ELD compliance per Part 395 Subpart B
Subpart B of Part 395 — § 395.20 through § 395.38 — governs the electronic logging device. Every CMV operating under HOS records duty status on an ELD, with narrow exceptions for short-haul operations (§ 395.1(e)) and certain pre-2000-model-year vehicles. A placarded hazmat load, by virtue of being on an HOS-regulated CMV, runs the same ELD requirement as any other CMV. There is no hazmat-specific ELD provision; there is only the general rule, applied without the short-haul carve-outs that some commercial fleets rely on.
Auditor edge cases live in the elections a carrier makes. The 8-day vs 7-day cycle is a carrier-level election that must be applied consistently and recorded. The short-haul exemption at § 395.1(e) — which permits a paper time record in lieu of an ELD for drivers operating within a 150-air-mile radius and returning to the work-reporting location within 14 hours — is a frequent compliance trap on hazmat lanes, because a driver who runs a 200-mile drayage to a customer dock and back has exceeded the radius and forfeited the exemption for that day. Auditors look for the day the exemption was claimed in error, not the days it was claimed correctly.
What this means operationally
For a fleet manager, dispatcher, or hazmat shipper trying to read their carrier's quote, three operational facts follow directly from the rules above.

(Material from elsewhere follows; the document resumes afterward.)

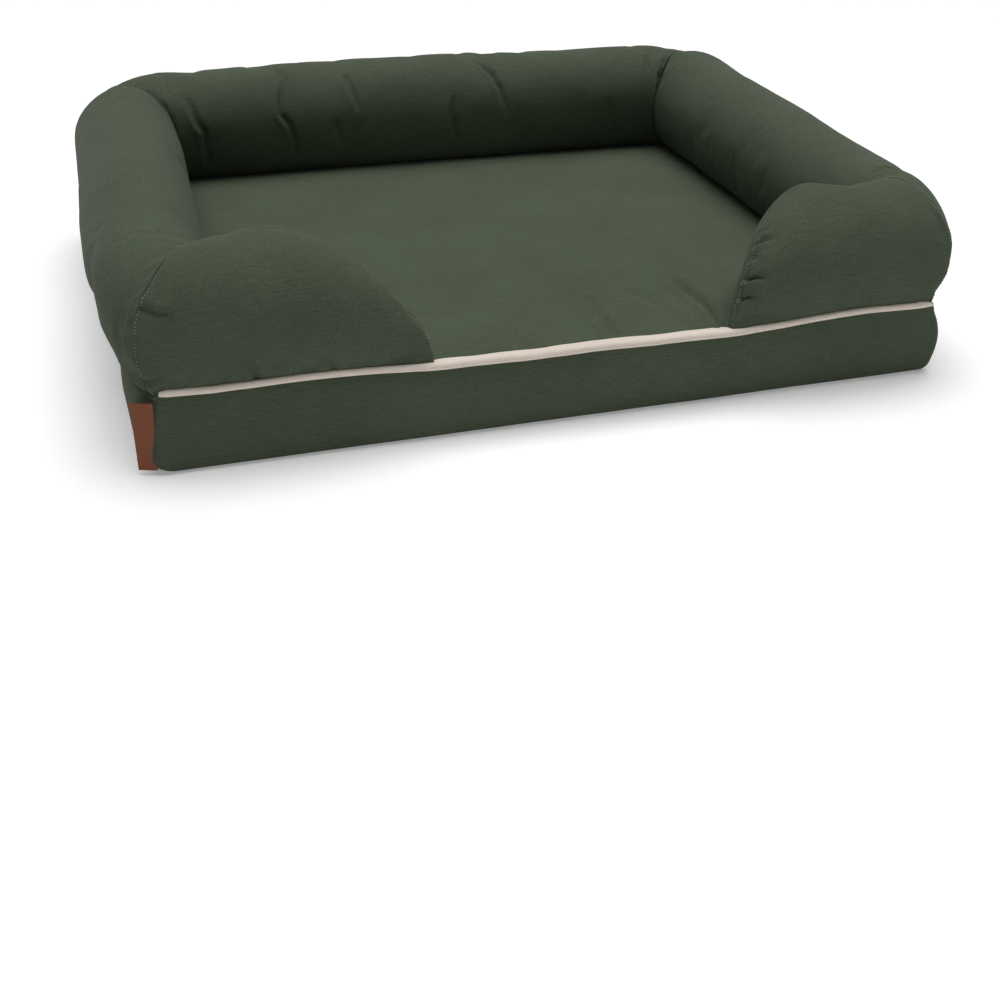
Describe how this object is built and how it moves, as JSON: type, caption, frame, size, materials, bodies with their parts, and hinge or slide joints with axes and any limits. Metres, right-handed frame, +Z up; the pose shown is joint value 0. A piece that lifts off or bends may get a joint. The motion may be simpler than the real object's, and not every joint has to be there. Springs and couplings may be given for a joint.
{
  "type": "dog sofa bed",
  "caption": "Dog sofa bed: a boxed foam base in a zipped cloth cover with a stuffed bolster round the back and sides that ends in short rounded front returns.",
  "frame": {"origin": "middle of the underside, at floor level", "axes": "+X to the bed's right seen from the front, +Y to the back, +Z up"},
  "size_m": [1.004, 0.814, 0.2303],
  "materials": {
    "cover_cloth": "plain woven, dark green",
    "underside_cloth": "non-slip cloth, dark",
    "piping_cloth": "plain woven, cream",
    "tag_leather": "smooth, tan brown, bare",
    "foam": "open cell foam",
    "stuffing": "fibre stuffing",
    "zip_tape": "woven tape",
    "zip_teeth": "moulded",
    "zip_metal": "satin"
  },
  "bodies": {
    "bed": {"foam_slab": "foam", "seat_panel": "cover_cloth", "front_band": "cover_cloth", "left_band": "cover_cloth", "right_band": "cover_cloth", "rear_band_upper": "cover_cloth", "rear_band_lower": "cover_cloth", "bottom_panel": "underside_cloth", "front_piping": "piping_cloth", "piping_cord": "stuffing", "side_tag": "tag_leather", "back_bolster_cover": "cover_cloth", "left_arm_cover": "cover_cloth", "right_arm_cover": "cover_cloth", "back_bolster_fill": "stuffing", "left_arm_fill": "stuffing", "right_arm_fill": "stuffing", "left_return_front_panel": "cover_cloth", "left_return_rear_panel": "cover_cloth", "left_return_fill": "stuffing", "right_return_front_panel": "cover_cloth", "right_return_rear_panel": "cover_cloth", "right_return_fill": "stuffing", "zip_tape_upper": "zip_tape", "zip_tape_lower": "zip_tape", "zip_teeth_upper": "zip_teeth", "zip_teeth_lower": "zip_teeth", "zip_top_stops": "zip_metal", "zip_bottom_stop": "zip_metal", "zip_end_patches": "cover_cloth"},
    "slider": {"zip_slider": "zip_metal"},
    "pull": {"zip_pull": "zip_metal"}
  },
  "joints": [
    {"name": "zip_slide", "type": "slide", "parent": "bed", "child": "slider", "axis": [-1, 0, 0], "range_m": [0, 0.7442], "deforming": ["zip_teeth_upper", "zip_teeth_lower"]},
    {"name": "pull_hinge", "type": "hinge", "parent": "slider", "child": "pull", "pos_m": [0.3735, 0.372, 0.048], "axis": [0, 0, -1], "range_deg": [0, 180]}
  ]
}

- Team-driver coverage on Class 1 OTR is not a line item the customer can negotiate away. It is the operational consequence of HOS and § 397.5 on lanes longer than a single 11-hour clock. A carrier quoting single-driver service on a 1,200-mile attended-freight lane is either misquoting or planning a non-compliant operation; neither answer is acceptable to a defense buyer or a commercial buyer with insurance to renew.
- "Save money on a single driver" does not work for attended freight. The savings on the second driver are notional. The carrier either runs team-driver and absorbs the cost, runs single-driver and absorbs the schedule penalty of safe-haven planning, or runs single-driver illegally and absorbs the audit risk. None of those is a saving the customer wants on their record.
- Integrated operators that own the OTR leg solve this directly. When the same carrier owns drayage, transload, holding, and long-haul under one USDOT, the HOS and § 397.5 calculation is built into the dispatch decision before the load leaves the port. Team-driver assignments, reset locations, restricted-route avoidance, and ELD compliance are the same operating discipline applied across every leg, not four independent vendor decisions stitched together by a broker who never sees the cab. Ramar's long-haul defaults to team coverage for Class 1 attended freight for exactly that reason — the math says so, and the integrated chain absorbs the cost without resetting the documentation at every handoff.
The 11/14/70 framework is the background fact of every hazmat lane. The team-driver requirement is the foreground consequence on attended freight. Any quote, transit estimate, or carrier capability conversation that does not reckon with both is an incomplete one.